◆ WORK TO BE COMPLETED
Select every line containing the word "imported" from the material, and copy those lines.

## start GIVEN INFORMATION

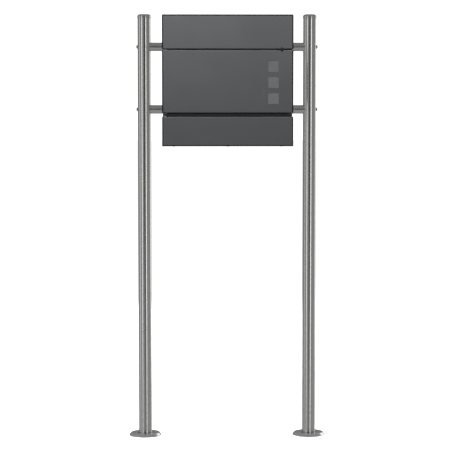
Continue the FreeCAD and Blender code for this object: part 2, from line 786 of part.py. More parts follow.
def flap_panel():
    """Roof and front in one folded sheet, with side returns and knuckles along the rear edge."""
    outer = block(-half_width, half_width, front_y, front_y + return_depth, flap_bottom, box_top)
    outer = outer.fuse(block(-half_width, half_width, front_y, back_y, box_top - return_depth, box_top))
    outer = outer.removeSplitter()
    folds = flat_edges(outer, y=front_y) + flat_edges(outer, x=-half_width, z=box_top)
    folds += flat_edges(outer, x=half_width, z=box_top)
    outer = outer.makeFillet(bend_radius, folds)
    wide = half_width - sheet
    inner = block(-wide, wide, front_y + sheet, back_y + overrun, flap_bottom + sheet, box_top - sheet)
    folds = flat_edges(inner, y=front_y + sheet) + flat_edges(inner, x=-wide, z=box_top - sheet)
    folds += flat_edges(inner, x=wide, z=box_top - sheet)
    shell = outer.cut(inner.makeFillet(bend_radius - sheet, folds))
    shell = shell.cut(block(-hinge_half, hinge_half, flap_axis_y - hinge_run, back_y + overrun,
                            box_top - 2 * sheet, box_top + overrun))
    for knuckle in knuckles(range(1, knuckle_count, 2), lambda u, v: V(0, flap_axis_y + u, flap_axis_z + v)):
        shell = shell.fuse(knuckle)
    return shell.removeSplitter().cut(notch_cutter())


def flap_hinge_rod():
    """Rod through all the knuckles."""
    half = hinge_half + rod_end
    return cylinder(rod_radius, V(-half, flap_axis_y, flap_axis_z), X_DIR, 2 * half)


# ---- Door ----
def window_centres():
    """Heights of the window centres."""
    reach = window_pitch * (window_count - 1) / 2
    return spread(window_z - reach, window_z + reach, window_count)


def stud_points():
    """Places of the inlay's studs on the door's inner face, between the windows."""
    heights = window_centres()
    return [V(window_x, front_y + sheet, (low + high) / 2) for low, high in zip(heights, heights[1:])]


def door_panel():
    """Folded door with three square windows, a notch for the lock and holes for the hinge bushes."""
    door = pan(door_bottom, door_top).cut(notch_cutter())
    half = window_size / 2
    for z in window_centres():
        window = block(window_x - half, window_x + half, front_y - overrun, front_y + sheet + overrun,
                       z - half, z + half)
        corners = [edge for edge in window.Edges if edge.BoundBox.YLength > sheet]
        door = door.cut(window.makeFillet(window_corner, corners))
    ends = [V(pivot_x, pivot_y, door_bottom), V(pivot_x, pivot_y, door_top)]
    return drill(door, ends, Z_DIR, bush_radius + seat_fit, through_sheet)


def inlay_plate():
    """Stainless plate behind the windows."""
    half_x = window_size / 2 + inlay_margin_x
    half_z = window_pitch * (window_count - 1) / 2 + window_size / 2 + inlay_margin_z
    y = front_y + sheet
    plate = block(window_x - half_x, window_x + half_x, y, y + inlay_thickness,
                  window_z - half_z, window_z + half_z)
    return drill(plate, stud_points(), Y_DIR, stud_radius + screw_fit, 2 * inlay_thickness)


def inlay_studs():
    """Studs welded to the door's inner face."""
    return Part.makeCompound([cylinder(stud_radius, point, Y_DIR, stud_length) for point in stud_points()])


def inlay_nuts():
    """Nuts that clamp the inlay plate."""
    nut = hex_prism(stud_nut_flats, stud_nut_height)
    nut = nut.cut(cylinder(stud_radius + seat_fit, V(0, 0, -overrun), Z_DIR, stud_nut_height + 2 * overrun))
    return Part.makeCompound([aim(nut, point + V(0, inlay_thickness, 0), Y_DIR) for point in stud_points()])


def door_bushes():
    """Flanged bushes in the door's lower and upper returns."""
    flange_radius = hinge_inset - sheet - bush_flange_gap
    flange = tab_gap - bush_flange_play
    body = cylinder(bush_radius, V(0, 0, -bush_length), Z_DIR, bush_length)
    bush = body.fuse(cylinder(flange_radius, V(0, 0, 0), Z_DIR, flange)).removeSplitter()
    bore = hinge_pin_radius + running_fit
    start = V(0, 0, -bush_length - overrun)
    bush = bush.cut(cylinder(bore, start, Z_DIR, bush_length + flange + 2 * overrun))
    ends = ((door_top, Z_DIR), (door_bottom, -Z_DIR))
    return Part.makeCompound([aim(bush, V(pivot_x, pivot_y, z), direction) for z, direction in ends])


def door_hinge_pins():
    """Fixed pins in the bracket tabs that reach into the door's bushes."""
    length = bracket_thickness + tab_gap + hinge_pin_reach
    tabs = ((seam_z + bracket_thickness / 2, -Z_DIR), (door_bottom - tab_gap - bracket_thickness, Z_DIR))
    pins = []
    for z, direction in tabs:
        pins.append(cylinder(hinge_pin_radius, V(pivot_x, pivot_y, z), direction, length))
    return Part.makeCompound(pins)


def hinge_bracket():
    """Bracket for the upper pin, with its tab's lower face at z = 0."""
    path = [(pivot_y - bracket_nose, 0), (frame_y, 0), (frame_y, bracket_length)]
    width = front_flange - 2 * bracket_edge
    section = rounded_face(folded_section(path, bracket_thickness, bracket_bend), side_view)
    bracket = section.extrude(V(width, 0, 0))
    bracket.translate(V(-body_half + bracket_edge, 0, 0))
    pin = V(pivot_x, pivot_y, 0)
    bracket = drill(bracket, [pin], Z_DIR, hinge_pin_radius + seat_fit, 2 * bracket_thickness)
    rivets = [V(-flange_rivet_x, frame_y, rise) for rise in bracket_rivets_at]
    return drill(bracket, rivets, Y_DIR, rivet_radius + seat_fit, 2 * bracket_thickness)


def hinge_bracket_upper():
    """Upper bracket, its tab in the middle of the seam."""
    bracket = hinge_bracket()
    bracket.translate(V(0, 0, seam_z - bracket_thickness / 2))
    return bracket


def hinge_bracket_lower():
    """Lower bracket, the upper one's mirror image, its tab under the door."""
    bracket = hinge_bracket().mirror(V(0, 0, 0), Z_DIR)
    bracket.translate(V(0, 0, door_bottom - tab_gap))
    return bracket


def bracket_rivets():
    """Rivets of both hinge brackets."""
    grip = bracket_thickness + 2 * sheet
    points = rail_rivet_points(-1) + lower_bracket_rivet_points()
    return Part.makeCompound([blind_rivet(p - V(0, bracket_thickness, 0), -Y_DIR, grip) for p in points])


def door_catch():
    """Catch on the door's inner face: an arm to the back with an upward tab behind the lock's cam."""
    tab_rear = cam_rear_y + cam_play + catch_thickness
    arm_top = seam_z - catch_arm
    foot_bottom = arm_top - catch_foot
    tab_top = seam_z - catch_top
    face = front_y + sheet
    path = [(face, foot_bottom), (face, arm_top), (tab_rear - catch_thickness, arm_top),
            (tab_rear - catch_thickness, tab_top)]
    section = rounded_face(folded_section(path[::-1], catch_thickness, catch_bend), side_view)
    catch = section.extrude(V(catch_width, 0, 0))
    catch.translate(V(lock_x + catch_offset - catch_width / 2, 0, 0))
    return catch


# ---- Lock ----
def lock_barrel():
    """Fixed barrel through the front rail, with a collar in front of it."""
    start_y = front_y + barrel_setback
    barrel = cylinder(barrel_radius, V(lock_x, start_y, seam_z), Y_DIR, barrel_end_y - start_y)
    collar = cylinder(collar_radius, V(lock_x, rail_y - collar_thickness, seam_z), Y_DIR, collar_thickness)
    bore = cylinder(plug_radius + running_fit, V(lock_x, front_y - overrun, seam_z), Y_DIR, box_depth)
    return barrel.fuse(collar).removeSplitter().cut(bore)


def lock_nut():
    """Nut behind the rail that holds the barrel."""
    nut = hex_prism(lock_nut_flats, lock_nut_height)
    nut = nut.cut(cylinder(barrel_radius + seat_fit, V(0, 0, -overrun), Z_DIR, lock_nut_height + 2 * overrun))
    return aim(nut, V(lock_x, lock_nut_y, seam_z), Y_DIR)


def lock_plug():
    """Turning plug with a key slot in front and a square with a threaded hole behind."""
    plug = cylinder(plug_radius, V(lock_x, front_y, seam_z), Y_DIR, cam_y - front_y)
    half = cam_square / 2
    plug = plug.fuse(block(lock_x - half, lock_x + half, cam_y, cam_rear_y, seam_z - half, seam_z + half))
    slot = block(lock_x - key_slot_width / 2, lock_x + key_slot_width / 2, front_y - overrun,
                 front_y + key_slot_depth, seam_z - key_slot_height / 2, seam_z + key_slot_height / 2)
    thread = cylinder(cam_screw_radius + seat_fit, V(lock_x, cam_rear_y - cam_screw_length - overrun, seam_z),
                      Y_DIR, cam_screw_length + 2 * overrun)
    return plug.removeSplitter().cut(slot).cut(thread)


def lock_cam():
    """Cam on the plug's square, pointing left when the door is free."""
    half = cam_width / 2
    cam = cylinder(half, V(lock_x, cam_y, seam_z), Y_DIR, cam_thickness)
    tip_x = lock_x - cam_reach + half
    cam = cam.fuse(block(tip_x, lock_x, cam_y, cam_rear_y, seam_z - half, seam_z + half))
    cam = cam.fuse(cylinder(half, V(tip_x, cam_y, seam_z), Y_DIR, cam_thickness)).removeSplitter()
    hole = cam_square / 2 + seat_fit
    return cam.cut(block(lock_x - hole, lock_x + hole, cam_y - overrun, cam_rear_y + overrun,
                         seam_z - hole, seam_z + hole))


def cam_screw():
    """Screw that holds the cam on the plug."""
    screw = button_screw(cam_screw_radius, cam_screw_length, cam_screw_head_radius, cam_screw_head_height,
                         cam_screw_socket)
    return aim(screw, V(lock_x, cam_rear_y, seam_z), Y_DIR)


def build_nodes():
    """Every piece of the letterbox by name."""
    return {
        "post_left": post(-1),
        "post_right": post(1),
        "post_cap_left": post_cap(-1),
        "post_cap_right": post_cap(1),
        "base_flange_left": base_flange(-1),
        "base_flange_right": base_flange(1),
        "post_spigots": post_spigots(),
        "flange_set_screws": flange_set_screws(),
        "cross_tube_upper": cross_tube(upper_cross_z),
        "cross_tube_lower": cross_tube(lower_cross_z),
        "cross_tube_plugs": cross_tube_plugs(),
        "post_screws": post_screws(),
        "saddle_washers": saddle_washers(),
        "box_bolts": box_bolts(),
        "saddle_spacers": saddle_spacers(),
        "rear_saddle_washers": rear_saddle_washers(),
        "dome_nuts": dome_nuts(),
        "back_panel": back_panel(),
        "side_panel_left": side_panel(-1),
        "side_panel_right": side_panel(1),
        "mail_floor": mail_floor(),
        "front_rail": front_rail(),
        "body_rivets": body_rivets(),
        "flap_buffers": flap_buffers(),
        "door_buffers": door_buffers(),
        "newspaper_front_panel": newspaper_front_panel(),
        "newspaper_floor": newspaper_floor(),
        "newspaper_rivets": newspaper_rivets(),
        "flap_panel": flap_panel(),
        "flap_hinge_rod": flap_hinge_rod(),
        "door_panel": door_panel(),
        "inlay_plate": inlay_plate(),
        "inlay_studs": inlay_studs(),
        "inlay_nuts": inlay_nuts(),
        "door_bushes": door_bushes(),
        "door_hinge_pins": door_hinge_pins(),
        "hinge_bracket_upper": hinge_bracket_upper(),
        "hinge_bracket_lower": hinge_bracket_lower(),
        "bracket_rivets": bracket_rivets(),
        "door_catch": door_catch(),
        "lock_barrel": lock_barrel(),
        "lock_nut": lock_nut(),
        "lock_plug": lock_plug(),
        "lock_cam": lock_cam(),
        "cam_screw": cam_screw(),
    }


os.makedirs("parts", exist_ok=True)
for node, shape in build_nodes().items():
    shape.exportStep(f"parts/{node}.step")
    bounds = shape.BoundBox
    print(f"{node}: {len(shape.Solids)} solids, valid {shape.isValid()}, volume {shape.Volume:.0f}, "
          f"x {bounds.XMin:.2f}..{bounds.XMax:.2f} y {bounds.YMin:.2f}..{bounds.YMax:.2f} "
          f"z {bounds.ZMin:.2f}..{bounds.ZMax:.2f}")
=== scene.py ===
"""Visual model of a freestanding letterbox with a newspaper compartment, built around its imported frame."""
import logging
import math
from dataclasses import dataclass
from enum import Enum

import bmesh
import bpy
from mathutils import Matrix, Vector


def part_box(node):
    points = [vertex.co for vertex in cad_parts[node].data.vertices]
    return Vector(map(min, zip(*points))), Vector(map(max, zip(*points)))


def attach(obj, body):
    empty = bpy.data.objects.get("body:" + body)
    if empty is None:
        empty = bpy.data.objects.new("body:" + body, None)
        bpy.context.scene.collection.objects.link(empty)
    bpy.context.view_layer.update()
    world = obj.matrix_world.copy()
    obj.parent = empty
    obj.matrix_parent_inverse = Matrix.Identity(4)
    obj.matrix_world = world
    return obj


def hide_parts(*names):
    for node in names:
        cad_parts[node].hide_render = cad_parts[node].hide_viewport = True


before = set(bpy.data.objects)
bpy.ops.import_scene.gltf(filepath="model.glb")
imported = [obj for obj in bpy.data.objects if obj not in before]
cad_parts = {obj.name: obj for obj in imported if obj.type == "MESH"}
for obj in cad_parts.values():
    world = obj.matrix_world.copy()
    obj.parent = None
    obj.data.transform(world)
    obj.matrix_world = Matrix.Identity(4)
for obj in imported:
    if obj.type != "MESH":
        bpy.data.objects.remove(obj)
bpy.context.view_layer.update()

MM = 0.001
BOX_HALF = 185.0 * MM
BOX_TOP = 1216.0 * MM
BOX_BOTTOM = 846.0 * MM
BOX_FRONT = -120.5 * MM
# width of the band of painted shade along the folds round the box's front
EDGE_SHADE_BAND = 3.4 * MM
POST_OUT = 238.0 * MM
MERGE = 0.001 * MM
WALL_LEAN = 0.99
NOISE_LOW = 0.3
NOISE_HIGH = 0.7
LOG = logging.getLogger("letterbox")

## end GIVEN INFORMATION

◆ FINAL RESULT
"""Visual model of a freestanding letterbox with a newspaper compartment, built around its imported frame."""
imported = [obj for obj in bpy.data.objects if obj not in before]
cad_parts = {obj.name: obj for obj in imported if obj.type == "MESH"}
for obj in imported:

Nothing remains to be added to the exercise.